- Born: 20 July 1966 (age 58)
- Origin: Bălți, Moldavian SSR, USSR
- Genres: Experimental music, alternative rock, free jazz, electronic music,
- Occupation(s): Musician, composer
- Instrument(s): Guitar, vocals
- Years active: 1986 – present
- Labels: NoMansLand, Tzadik

= Leonid Soybelman =

Leonid Soybelman (born 20 July 1966 in Balti, USSR (now Moldova)) Leonoid is a Berlin-based musician and film composer, leader of the band Ne Zhdali. The guitarist and singer, he also collaborated with Alec Kopyt in the "Poza" project, with bands Auktyon, The Billy Tipton Memorial Saxophone Quartet and many others. His musical style has roots from eastern European traditional Yiddish folk music, yet is played in more modern arrangements on the electric guitar, often accompanied by a band. His work, especially with Ne Zhdali, is well known in Russia and countries of the former Soviet Union.

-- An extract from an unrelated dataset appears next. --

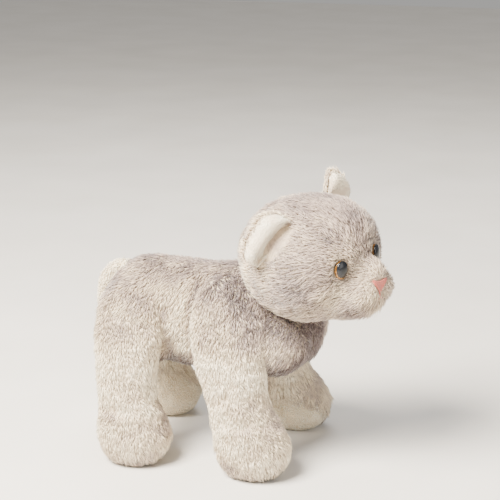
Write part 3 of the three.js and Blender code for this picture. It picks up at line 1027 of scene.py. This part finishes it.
def sole_style(points, normals, rng):
    at = toy(points)
    # the front soles are painted paler, as painted light
    tone = 0.6 + 0.25 * np.clip(at[:, 0] / 20, 0, 1) + 0.5 * (cloudy(at, 9, 7) - 0.5)
    tone -= 0.9 * near(at, (-34, 25, 30), (1.7, 9, 1.7))  # a speck on the far hind sole
    return pile(points, rng, array(0.5, 0, -0.6), tone, SOLE_NAP, 0.7, 32, 0.5, 0.5, at[:, 2] > 0.8)


# ---- head

def make_head():
    shapes = [ball((0, 0, 0), array(*SKULL) - PILE_ROOM, SKULL_SQUARE, 28, 48)]
    (x, y, z), size = MUZZLE
    for middle, half in (CHIN, BRIDGE, ((x, -y, z), size), ((x, y, z), size)):
        shapes.append(ball(middle, array(*half) - PILE_ROOM))
    skin = merged("head_plush", [placed(shape, place_on_head) for shape in shapes])
    fuse(skin, voxel=2, smoothing=6)
    at = on_head(points_of(skin))
    low_back = np.clip((8 - at[:, 0]) / 30, 0, 1) * np.clip((6 - at[:, 2]) / 24, 0, 1)
    at -= unit(at * array(0.7, 0.6, 1)) * (TUCK * low_back)[:, None]
    at[:, 2] += JAW_FLAT * np.maximum(JAW_Z - at[:, 2], 0)
    move_points(skin, place_on_head(at))
    plump(skin, voxel=3, reach=1)
    subdivide(skin, levels=1)
    for name in SIDES:
        eye, out = eye_seat(name)
        sew(skin, [eye - out * MM, eye + out * MM], EYE_DENT, EYE_DENT_WIDTH)
    half_y, half_z = SKULL[1] - 4, SKULL[2] - 4
    ring = oval_ring((HEAD_SEAM_X, 0, 0), half_y, half_z, (0, 1, 0), (0, 0, 1), SKULL_SQUARE, 48)
    seam = np.vstack([ring, ring[:1]])
    for line, depth, width in ((seam, 1.2, 2.4), (CHEEK_FOLD, 1.1, 2.2), (MOUTH_FOLD, 2.0, 3)):
        sew(skin, place_on_head(line), depth, width)
    return skin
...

Originally from Moldavia, he grew up in Tallinn, USSR (now Estonia), where he founded in the late 1980s the band Ne Zhdali together with his classmate Ilya Komarov. Later Soybelman moved to Berlin, Germany and Komarov to Zürich, Switzerland. In the 1990s they reunited with Ne Zhdali in Western Europe, continuing touring and producing new albums.

As frontman of "Kletka Red" he performed together with Tony Buck, Andy Ex and Joe Williamson. Their album Hijacking was produced by John Zorn at his label Tzadik Records in the "Radical Jewish Culture" series.

Soybelman composed the music for the Czech film Something like happiness (Czech: Štěstí) 2005, portraying the melancholy lives of four friends who grew up together in the same block of flats in a former industrial town in northern Bohemia. The somewhat bleak backdrop of the film fits snugly with Soybelman's sombre and heartfelt music.